'My life is on hold': Patient, doctors react as Calgary hospitals cancel elective surgeries
Doctors redeployed as COVID-19 cases surge
Elective surgeries in Calgary have been postponed or cancelled to create ICU capacity in hospitals as COVID-19 cases rise — leaving patients waiting, and worried about the future.
One of those patients is David MacLeod, who was supposed to have an aortic valve replacement this week.
"My surgery is listed as urgent. I don't understand people talking about it being elective surgery. It's not elective surgery. I have to have this, or I cease, is the bottom line," MacLeod said.
"In the meantime, my life is on hold."
Without the surgery, MacLeod says he can't live his life normally, do the activities he enjoys, and his whole family is on hold.
"This surgery, they stop your heart for it. It's not cosmetic surgery, this is serious stuff. Obviously there's a toll on my kids who are worried about me, my wife is worried about me," he says.
MacLeod hasn't been given information on when his surgery will be rescheduled. The longer he waits to have the procedure done, the higher the chances of him needing to have an invasive procedure, he says, which would make recovery much more difficult.
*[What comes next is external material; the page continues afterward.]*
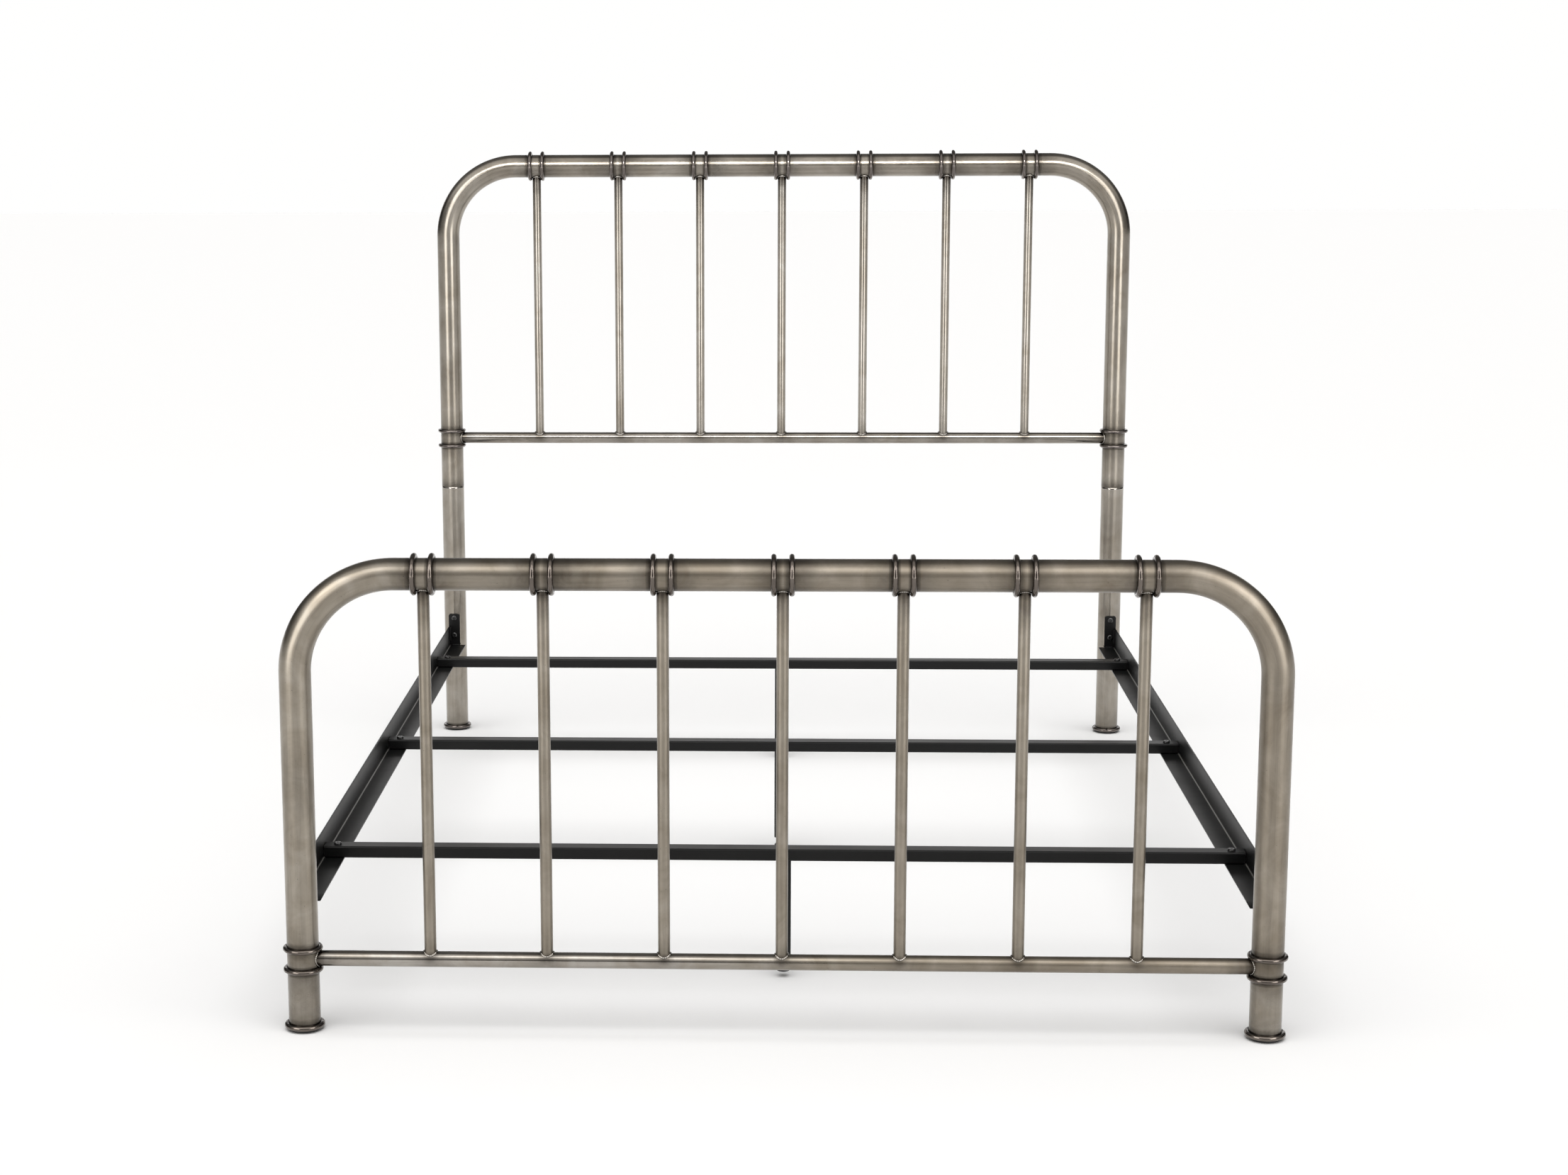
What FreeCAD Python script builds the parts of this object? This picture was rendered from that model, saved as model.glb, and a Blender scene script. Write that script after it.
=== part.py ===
import FreeCAD, Part
import math
import os

V = FreeCAD.Vector

# Queen bed frame. Millimetres, +Z up, floor at z = 0, footboard towards -Y.
# ---- overall layout ----
post_span = 1525.0          # post centre to post centre across the bed
bed_length = 2085.0         # headboard tube centre to footboard tube centre
post_x = post_span / 2.0
board_y = bed_length / 2.0

# ---- headboard and footboard tubing ----
tube_r = 25.4               # 2 inch main tube
tube_wall = 1.5
corner_r = 158.0            # centre-line radius of the two top bends
bar_r = 12.7                # 1 inch lower bar
bar_wall = 1.5
spindle_r = 9.6             # 3/4 inch spindles
spindle_wall = 1.2
spindle_count = 7
spindle_pitch = 186.0
head_top_z = 1312.5
head_bar_z = 691.0
foot_top_z = 740.0
foot_bar_z = 117.5

# ---- decorative wire rings ----
top_ring_centre_r = 28.9
top_ring_wire_r = 4.3
top_ring_gap = 28.0         # between the two rings of a pair
post_ring_centre_r = 27.9
post_ring_wire_r = 4.1
post_ring_gap = 34.2
foot_ring_centre_r = 28.1
foot_ring_wire_r = 4.3
foot_ring_z = 8.0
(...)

Surgeries are sometimes cancelled to make room for more urgent ones, says Dr. Paul Fedak, a cardiac surgeon in Calgary. But not to the extent that it is happening now. He doesn't know when doctors will be able to get back to operating on those who had their surgeries bumped, and as delays continue he becomes increasingly concerned about patients who are waiting.
Fedak says making phone calls to patients to tell them their surgeries have been delayed is "absolutely brutal."
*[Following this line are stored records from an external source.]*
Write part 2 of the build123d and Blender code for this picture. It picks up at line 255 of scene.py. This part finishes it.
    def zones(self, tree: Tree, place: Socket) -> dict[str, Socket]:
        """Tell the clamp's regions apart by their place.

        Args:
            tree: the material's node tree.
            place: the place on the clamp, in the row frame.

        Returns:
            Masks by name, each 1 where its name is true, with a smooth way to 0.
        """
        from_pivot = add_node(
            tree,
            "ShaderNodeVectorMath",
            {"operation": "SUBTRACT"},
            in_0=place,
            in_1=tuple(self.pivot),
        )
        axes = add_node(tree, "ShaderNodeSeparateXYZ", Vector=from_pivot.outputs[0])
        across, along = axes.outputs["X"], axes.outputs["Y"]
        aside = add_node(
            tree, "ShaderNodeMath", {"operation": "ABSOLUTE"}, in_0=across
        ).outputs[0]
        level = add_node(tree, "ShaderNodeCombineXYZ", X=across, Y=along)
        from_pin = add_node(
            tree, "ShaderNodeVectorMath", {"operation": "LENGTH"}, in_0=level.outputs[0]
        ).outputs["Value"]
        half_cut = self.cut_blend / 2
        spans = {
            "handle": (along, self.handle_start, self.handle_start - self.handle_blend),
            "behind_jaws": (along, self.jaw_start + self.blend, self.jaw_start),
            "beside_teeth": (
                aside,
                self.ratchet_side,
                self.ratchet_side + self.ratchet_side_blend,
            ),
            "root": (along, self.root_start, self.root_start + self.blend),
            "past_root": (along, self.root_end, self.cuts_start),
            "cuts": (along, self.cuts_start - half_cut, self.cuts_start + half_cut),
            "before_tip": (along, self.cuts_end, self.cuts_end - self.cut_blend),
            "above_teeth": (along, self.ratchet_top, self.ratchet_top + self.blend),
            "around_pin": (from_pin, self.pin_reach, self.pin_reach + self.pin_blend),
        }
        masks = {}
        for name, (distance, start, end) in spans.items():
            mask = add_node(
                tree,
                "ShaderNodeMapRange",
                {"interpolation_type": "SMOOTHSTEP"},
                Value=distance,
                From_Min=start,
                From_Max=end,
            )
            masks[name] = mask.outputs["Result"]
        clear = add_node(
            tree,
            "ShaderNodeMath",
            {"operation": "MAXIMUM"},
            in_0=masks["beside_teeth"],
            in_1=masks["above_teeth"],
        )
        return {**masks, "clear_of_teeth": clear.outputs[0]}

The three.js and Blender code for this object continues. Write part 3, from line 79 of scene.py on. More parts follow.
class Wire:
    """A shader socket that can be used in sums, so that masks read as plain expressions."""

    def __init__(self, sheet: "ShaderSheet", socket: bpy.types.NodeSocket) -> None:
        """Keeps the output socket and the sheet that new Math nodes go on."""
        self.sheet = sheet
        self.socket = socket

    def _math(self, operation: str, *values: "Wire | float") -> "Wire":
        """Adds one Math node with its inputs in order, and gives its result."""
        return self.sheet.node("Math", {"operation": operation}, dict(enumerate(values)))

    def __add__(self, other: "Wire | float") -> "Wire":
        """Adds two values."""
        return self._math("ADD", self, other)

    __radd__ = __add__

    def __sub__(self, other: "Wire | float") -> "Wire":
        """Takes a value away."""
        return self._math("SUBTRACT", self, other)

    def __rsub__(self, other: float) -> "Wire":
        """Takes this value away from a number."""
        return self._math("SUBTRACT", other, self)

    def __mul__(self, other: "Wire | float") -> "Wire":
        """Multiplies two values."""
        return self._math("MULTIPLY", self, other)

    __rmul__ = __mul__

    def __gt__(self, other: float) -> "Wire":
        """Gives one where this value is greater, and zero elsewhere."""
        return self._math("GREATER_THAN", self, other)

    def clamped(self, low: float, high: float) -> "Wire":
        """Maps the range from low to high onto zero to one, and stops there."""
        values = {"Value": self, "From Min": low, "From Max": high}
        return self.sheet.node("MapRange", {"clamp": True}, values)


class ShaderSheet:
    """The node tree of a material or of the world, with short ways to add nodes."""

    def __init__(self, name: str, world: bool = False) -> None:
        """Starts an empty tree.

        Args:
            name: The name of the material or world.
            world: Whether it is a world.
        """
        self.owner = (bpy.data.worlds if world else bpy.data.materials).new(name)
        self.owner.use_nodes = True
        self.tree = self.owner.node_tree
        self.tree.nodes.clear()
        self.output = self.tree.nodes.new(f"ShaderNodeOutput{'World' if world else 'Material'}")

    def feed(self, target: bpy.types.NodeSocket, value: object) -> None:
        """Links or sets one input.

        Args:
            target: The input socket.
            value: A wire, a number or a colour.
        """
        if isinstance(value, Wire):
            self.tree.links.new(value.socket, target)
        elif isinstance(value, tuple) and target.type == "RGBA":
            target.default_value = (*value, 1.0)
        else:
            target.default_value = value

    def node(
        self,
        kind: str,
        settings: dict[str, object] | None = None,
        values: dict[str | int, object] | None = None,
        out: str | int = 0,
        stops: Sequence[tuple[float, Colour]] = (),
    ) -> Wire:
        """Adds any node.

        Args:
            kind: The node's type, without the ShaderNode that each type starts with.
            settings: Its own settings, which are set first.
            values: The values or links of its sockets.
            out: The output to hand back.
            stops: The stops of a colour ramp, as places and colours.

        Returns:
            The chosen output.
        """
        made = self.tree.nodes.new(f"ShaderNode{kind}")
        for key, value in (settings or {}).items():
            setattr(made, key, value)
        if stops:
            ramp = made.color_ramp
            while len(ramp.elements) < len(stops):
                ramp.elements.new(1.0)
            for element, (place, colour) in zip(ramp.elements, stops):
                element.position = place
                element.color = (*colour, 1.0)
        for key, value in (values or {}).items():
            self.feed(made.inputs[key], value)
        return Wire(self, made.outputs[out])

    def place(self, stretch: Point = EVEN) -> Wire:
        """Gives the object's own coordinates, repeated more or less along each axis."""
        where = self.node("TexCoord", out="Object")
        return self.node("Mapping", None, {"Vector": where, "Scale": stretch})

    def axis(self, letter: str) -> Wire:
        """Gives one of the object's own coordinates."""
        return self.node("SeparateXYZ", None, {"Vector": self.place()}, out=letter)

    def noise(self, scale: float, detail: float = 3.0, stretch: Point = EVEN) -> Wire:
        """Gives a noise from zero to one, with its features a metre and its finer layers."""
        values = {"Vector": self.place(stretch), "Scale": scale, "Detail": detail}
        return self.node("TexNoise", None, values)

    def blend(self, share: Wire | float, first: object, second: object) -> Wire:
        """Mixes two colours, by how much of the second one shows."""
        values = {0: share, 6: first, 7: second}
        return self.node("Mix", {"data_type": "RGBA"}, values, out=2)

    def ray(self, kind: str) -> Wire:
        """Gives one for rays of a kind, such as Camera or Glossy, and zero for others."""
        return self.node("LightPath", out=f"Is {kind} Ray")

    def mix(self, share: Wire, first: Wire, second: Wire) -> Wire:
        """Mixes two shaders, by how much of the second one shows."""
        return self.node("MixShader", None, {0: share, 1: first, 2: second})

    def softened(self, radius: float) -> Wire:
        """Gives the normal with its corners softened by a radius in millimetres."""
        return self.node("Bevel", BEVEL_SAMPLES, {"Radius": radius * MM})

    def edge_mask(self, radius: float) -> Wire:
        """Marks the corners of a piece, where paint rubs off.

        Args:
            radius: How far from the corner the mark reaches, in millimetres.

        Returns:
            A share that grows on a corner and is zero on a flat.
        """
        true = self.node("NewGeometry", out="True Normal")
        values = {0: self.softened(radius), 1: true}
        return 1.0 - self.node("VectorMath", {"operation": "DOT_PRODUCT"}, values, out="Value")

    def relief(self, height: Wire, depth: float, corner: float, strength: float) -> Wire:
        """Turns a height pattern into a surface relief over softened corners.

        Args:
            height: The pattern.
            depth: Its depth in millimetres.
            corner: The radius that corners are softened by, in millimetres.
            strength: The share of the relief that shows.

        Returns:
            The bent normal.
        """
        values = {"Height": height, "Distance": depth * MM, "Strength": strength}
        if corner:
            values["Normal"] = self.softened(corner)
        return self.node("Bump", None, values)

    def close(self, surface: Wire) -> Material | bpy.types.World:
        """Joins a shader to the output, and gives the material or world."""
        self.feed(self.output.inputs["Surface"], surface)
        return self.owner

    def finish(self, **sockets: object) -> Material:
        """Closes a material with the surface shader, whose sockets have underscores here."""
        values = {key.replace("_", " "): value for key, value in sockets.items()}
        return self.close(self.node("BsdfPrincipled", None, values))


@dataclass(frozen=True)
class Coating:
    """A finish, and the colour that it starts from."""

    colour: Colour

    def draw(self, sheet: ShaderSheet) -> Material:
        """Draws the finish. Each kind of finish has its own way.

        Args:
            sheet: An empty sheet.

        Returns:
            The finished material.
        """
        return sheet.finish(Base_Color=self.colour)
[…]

"It's tough on everybody, we hear from the families, we hear from the patients. You have to think about when you have open heart surgery, the amount of mental stamina it takes to even show up for the surgery ... you're putting your life at risk," Fedak says.
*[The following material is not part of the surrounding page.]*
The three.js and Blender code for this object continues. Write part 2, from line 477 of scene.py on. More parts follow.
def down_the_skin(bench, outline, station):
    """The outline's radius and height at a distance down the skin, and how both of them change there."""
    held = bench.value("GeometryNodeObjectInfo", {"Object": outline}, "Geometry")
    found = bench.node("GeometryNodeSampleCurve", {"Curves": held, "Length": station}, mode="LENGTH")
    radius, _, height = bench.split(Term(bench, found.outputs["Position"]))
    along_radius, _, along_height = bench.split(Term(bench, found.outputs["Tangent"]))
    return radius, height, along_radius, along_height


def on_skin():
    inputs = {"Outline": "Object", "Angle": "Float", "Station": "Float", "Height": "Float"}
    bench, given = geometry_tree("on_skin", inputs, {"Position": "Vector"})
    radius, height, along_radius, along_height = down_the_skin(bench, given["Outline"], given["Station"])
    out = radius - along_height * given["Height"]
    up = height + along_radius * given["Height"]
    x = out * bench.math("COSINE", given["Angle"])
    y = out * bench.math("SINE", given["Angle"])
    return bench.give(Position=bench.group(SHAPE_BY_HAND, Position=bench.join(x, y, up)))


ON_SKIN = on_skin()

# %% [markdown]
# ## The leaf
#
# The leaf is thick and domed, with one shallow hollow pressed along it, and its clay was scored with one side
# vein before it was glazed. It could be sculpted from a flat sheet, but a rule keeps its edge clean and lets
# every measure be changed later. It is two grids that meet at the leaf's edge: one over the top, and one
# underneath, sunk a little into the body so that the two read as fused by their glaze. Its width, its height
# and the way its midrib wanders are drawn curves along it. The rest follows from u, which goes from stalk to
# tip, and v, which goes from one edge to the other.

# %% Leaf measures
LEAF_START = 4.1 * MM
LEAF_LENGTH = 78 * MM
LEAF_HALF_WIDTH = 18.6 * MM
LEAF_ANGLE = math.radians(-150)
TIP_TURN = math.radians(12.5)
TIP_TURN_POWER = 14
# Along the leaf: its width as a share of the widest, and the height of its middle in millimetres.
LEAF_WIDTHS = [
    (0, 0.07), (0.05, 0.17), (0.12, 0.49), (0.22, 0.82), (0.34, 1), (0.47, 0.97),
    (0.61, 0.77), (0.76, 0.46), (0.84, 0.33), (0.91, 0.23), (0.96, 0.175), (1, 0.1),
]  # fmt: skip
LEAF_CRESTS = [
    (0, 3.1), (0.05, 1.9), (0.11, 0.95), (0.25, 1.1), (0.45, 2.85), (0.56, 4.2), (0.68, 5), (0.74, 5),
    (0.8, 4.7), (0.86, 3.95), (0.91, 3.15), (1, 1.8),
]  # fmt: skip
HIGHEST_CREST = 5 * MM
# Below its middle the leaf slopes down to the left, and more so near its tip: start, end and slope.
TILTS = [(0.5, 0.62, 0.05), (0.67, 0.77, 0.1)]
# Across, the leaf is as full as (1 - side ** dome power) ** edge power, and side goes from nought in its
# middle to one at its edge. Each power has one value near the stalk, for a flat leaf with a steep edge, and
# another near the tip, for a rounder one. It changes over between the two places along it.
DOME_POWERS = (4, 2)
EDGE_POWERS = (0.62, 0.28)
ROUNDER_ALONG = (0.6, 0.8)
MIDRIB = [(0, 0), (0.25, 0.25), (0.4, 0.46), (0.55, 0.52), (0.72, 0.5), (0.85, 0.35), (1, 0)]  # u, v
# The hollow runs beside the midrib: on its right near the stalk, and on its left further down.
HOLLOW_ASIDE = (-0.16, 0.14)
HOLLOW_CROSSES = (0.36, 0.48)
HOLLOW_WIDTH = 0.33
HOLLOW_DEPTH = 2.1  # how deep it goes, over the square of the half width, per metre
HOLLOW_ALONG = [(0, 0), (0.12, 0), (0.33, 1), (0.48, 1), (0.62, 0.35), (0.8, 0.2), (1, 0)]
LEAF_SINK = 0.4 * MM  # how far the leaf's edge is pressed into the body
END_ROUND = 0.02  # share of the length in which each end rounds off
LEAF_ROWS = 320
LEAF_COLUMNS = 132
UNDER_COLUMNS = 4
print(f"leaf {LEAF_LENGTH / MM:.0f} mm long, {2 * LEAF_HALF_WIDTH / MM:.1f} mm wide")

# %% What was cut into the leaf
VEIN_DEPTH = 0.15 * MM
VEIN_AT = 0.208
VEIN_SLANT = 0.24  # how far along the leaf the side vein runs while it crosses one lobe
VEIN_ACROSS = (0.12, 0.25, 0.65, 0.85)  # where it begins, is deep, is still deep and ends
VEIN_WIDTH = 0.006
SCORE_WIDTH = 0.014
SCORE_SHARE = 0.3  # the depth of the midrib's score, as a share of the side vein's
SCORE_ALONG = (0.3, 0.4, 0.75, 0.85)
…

"These resources are now being dedicated toward COVID care, and we're scrambling to provide the care that needs to be provided," says Dr. Dan O'Connell, a neck and throat surgeon in Edmonton.
'Chaos is the best way to describe this,' doctor says
Administrators are trying their best to allocate resources, O'Connell says, as health-care workers are stretched, and not able to handle much more.
"Chaos is the best way to describe this COVID influx of patients ... you have these hundreds of patients in the hospital that are taking beds away from normal surgical allocations," he says.